**Excerpted data**
········
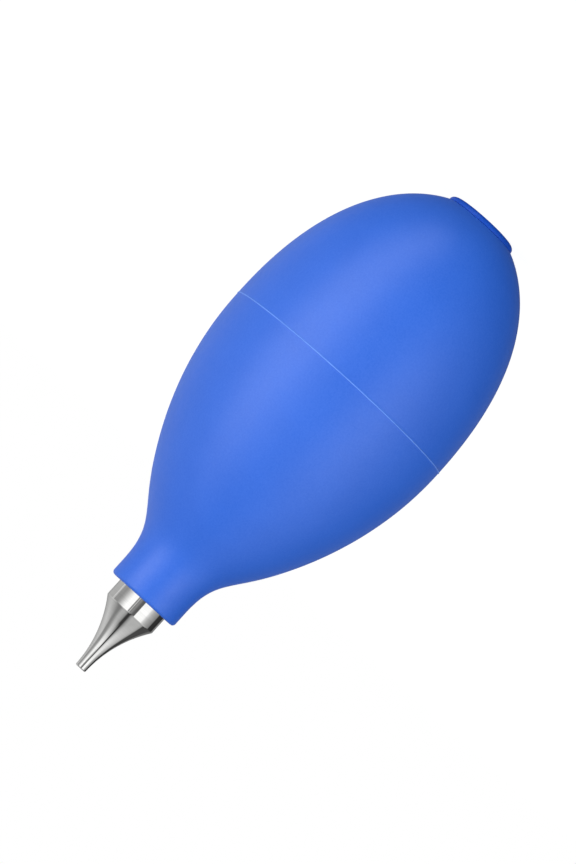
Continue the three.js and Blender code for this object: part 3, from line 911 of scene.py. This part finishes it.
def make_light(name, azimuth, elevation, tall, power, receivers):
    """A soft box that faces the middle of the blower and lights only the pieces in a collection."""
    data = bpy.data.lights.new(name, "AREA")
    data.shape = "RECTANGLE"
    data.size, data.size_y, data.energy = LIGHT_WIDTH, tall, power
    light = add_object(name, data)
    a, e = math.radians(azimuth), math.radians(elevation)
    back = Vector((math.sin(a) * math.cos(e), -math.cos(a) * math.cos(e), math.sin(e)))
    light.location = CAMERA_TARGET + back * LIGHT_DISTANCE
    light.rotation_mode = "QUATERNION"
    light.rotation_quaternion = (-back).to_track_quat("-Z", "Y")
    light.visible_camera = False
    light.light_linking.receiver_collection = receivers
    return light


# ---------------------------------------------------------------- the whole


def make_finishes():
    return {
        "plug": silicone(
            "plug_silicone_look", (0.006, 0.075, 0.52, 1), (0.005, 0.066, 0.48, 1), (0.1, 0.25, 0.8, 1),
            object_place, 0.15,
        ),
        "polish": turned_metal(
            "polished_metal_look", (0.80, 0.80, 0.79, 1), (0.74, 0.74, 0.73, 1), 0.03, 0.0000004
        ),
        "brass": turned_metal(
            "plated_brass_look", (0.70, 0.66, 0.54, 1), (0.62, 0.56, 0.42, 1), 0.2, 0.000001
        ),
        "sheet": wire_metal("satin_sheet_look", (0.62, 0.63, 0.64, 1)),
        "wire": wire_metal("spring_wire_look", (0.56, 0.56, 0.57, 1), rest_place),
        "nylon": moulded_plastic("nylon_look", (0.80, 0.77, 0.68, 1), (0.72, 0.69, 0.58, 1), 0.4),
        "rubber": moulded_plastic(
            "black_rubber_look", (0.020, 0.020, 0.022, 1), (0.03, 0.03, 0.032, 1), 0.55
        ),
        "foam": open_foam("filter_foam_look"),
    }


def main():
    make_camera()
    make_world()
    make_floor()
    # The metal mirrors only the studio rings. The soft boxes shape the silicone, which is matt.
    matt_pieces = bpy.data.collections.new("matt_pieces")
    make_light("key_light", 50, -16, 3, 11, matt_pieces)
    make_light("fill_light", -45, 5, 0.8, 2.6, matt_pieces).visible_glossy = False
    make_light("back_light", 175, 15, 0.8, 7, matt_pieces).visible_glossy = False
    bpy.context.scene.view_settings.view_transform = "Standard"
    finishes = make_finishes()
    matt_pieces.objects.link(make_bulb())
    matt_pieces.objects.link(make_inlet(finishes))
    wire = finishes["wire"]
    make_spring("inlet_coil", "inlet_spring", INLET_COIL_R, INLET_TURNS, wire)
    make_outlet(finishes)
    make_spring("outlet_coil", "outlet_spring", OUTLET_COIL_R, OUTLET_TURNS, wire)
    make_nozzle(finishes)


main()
········
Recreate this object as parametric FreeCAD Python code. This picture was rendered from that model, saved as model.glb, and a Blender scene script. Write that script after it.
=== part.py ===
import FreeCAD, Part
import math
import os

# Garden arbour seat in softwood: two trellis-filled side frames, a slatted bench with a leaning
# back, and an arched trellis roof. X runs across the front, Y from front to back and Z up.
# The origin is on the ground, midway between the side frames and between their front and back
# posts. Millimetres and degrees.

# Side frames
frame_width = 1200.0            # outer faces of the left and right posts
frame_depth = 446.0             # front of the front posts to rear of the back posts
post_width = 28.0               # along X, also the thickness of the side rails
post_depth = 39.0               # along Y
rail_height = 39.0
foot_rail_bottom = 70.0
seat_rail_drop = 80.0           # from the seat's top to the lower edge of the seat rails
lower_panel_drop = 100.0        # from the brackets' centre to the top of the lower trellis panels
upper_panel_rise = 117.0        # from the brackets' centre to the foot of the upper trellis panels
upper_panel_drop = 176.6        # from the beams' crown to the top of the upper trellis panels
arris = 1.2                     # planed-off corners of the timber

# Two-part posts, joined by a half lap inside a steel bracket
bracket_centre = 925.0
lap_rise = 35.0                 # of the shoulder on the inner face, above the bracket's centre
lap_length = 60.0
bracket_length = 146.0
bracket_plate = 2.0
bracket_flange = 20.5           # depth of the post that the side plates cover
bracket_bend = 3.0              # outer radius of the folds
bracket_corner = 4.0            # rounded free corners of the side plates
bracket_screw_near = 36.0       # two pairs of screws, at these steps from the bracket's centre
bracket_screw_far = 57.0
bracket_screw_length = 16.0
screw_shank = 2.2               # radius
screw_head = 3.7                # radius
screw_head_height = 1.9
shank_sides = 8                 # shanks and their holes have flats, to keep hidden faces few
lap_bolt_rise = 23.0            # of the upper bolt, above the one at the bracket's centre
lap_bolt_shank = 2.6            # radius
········
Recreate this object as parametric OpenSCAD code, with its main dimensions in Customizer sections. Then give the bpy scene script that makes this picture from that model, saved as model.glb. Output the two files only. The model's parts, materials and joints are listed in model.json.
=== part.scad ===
········
**Written instruction**
Gather all lines with the string "Recreate" from the data.

**Full output**
Recreate this object as parametric FreeCAD Python code. This picture was rendered from that model, saved as model.glb, and a Blender scene script. Write that script after it.
Recreate this object as parametric OpenSCAD code, with its main dimensions in Customizer sections. Then give the bpy scene script that makes this picture from that model, saved as model.glb. Output the two files only. The model's parts, materials and joints are listed in model.json.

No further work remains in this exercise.